Sometime in the 1890s. A rock on the edge of New England. Two men are keeping an isolated lighthouse. Let’s call them Thomas and Ephraim – because this is what they call themselves, though we quickly learn not to trust anything they say. Thomas is in charge, using his position to regularly bully Ephraim, and insist that only he be allowed to visit the light at the top of the tower.

Pretty soon, the men lose sense of whether they’ve been there for days, weeks or even longer. As a storm rages outside (and sometimes inside, as dripping water from the ceiling starts to gather on the floor), they are unsure whether they will ever be relieved. They are stuck with each other’s company for an indefinite period of time.

There are shades of Waiting for Godot here, and of Steptoe and Son. The surreal photography, which is often unclear whether what we are seeing are the fevered fantasies of one of the protagonists or is happening in real life, has a touch of the young David Lynch. Above all, there is a sense of Gothic novelists like Edgar Allan Poe, depicting how isolation and imprisonment lead to increasing insanity. The isolation that we see is arguably worse than that of an individual encased in a tomb. Thomas and Ephraim are isolated together, forced to endure the hell of other people.
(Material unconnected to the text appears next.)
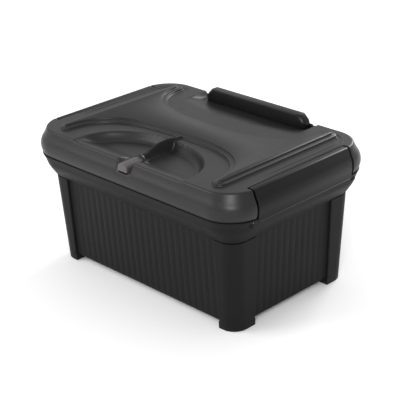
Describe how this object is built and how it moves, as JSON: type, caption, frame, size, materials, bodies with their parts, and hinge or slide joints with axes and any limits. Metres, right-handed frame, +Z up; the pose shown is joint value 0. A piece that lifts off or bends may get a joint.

And yet for all these possible comparisons, the film is like nothing I have ever seen before. I expect that some people will hate it, and I can fully understand why. On top of the general lack of plot, it does like to draw attention to itself. Filmed entirely in black and white with an almost square aspect ratio, it uses many strange camera angles with many shots filmed almost vertically upwards or downwards. If you’re on board, this adds to the feeling of claustrophobia. If you’re not, I can see this being very irritating indeed.

Thomas and Ephraim fight and they sing sea shanties and they bicker and they fart and they wank and they have visions of fucking mermaids, In one scene they dance, first separately, then together, locked in an intimate embrace. Just as it looks like they might kiss, they square up and start to throw punches. At other times they chase each other with axes and knives and bury each other alive.

As all this is happening, one thing remains constant. Throughout the film, each of them drinks clear and clearly potent liquid from a bottle. They seem to be in a permanent sense of drunkenness or hangover, which only adds to the sense that something could kick off any minute and that extreme violence – or extreme calm – is just around the corner.

One strange phenomenon from my viewing this evening. We had about 5 different people at 5 different times taking a toilet break. In each case, I thought “here comes the walk outs”. Then a few minutes later, they came back. It was as if people were happy enough to watch till the end but could only take it in digestible chunks.

A final word about the acting. Robert Pattinson is excellent in one of a series of challenging roles that he’s taken since his teen idol heyday. But its Willem Dafoe who steals the show, delivering the embittered Thomas‘s lines in a cod Irish accent just this side of old sea dog parody. At times Thomas does not converse with Ephraim, but declaims blank verse soliloquies. It can be very scary.

I wonder how this would fare as a stage play. This would certainly lose some of the spectacular effects derived from the cinematography and a great and threatening music score, but as a two hander in an enclosed space it could lend itself to theatre.

The funny thing about all this is that the original plan was to go and see exactly how bad Last Christmas is. I can’t imagine a film as unlike Last Christmas as this one. Which could be the knockout argument for giving it a go.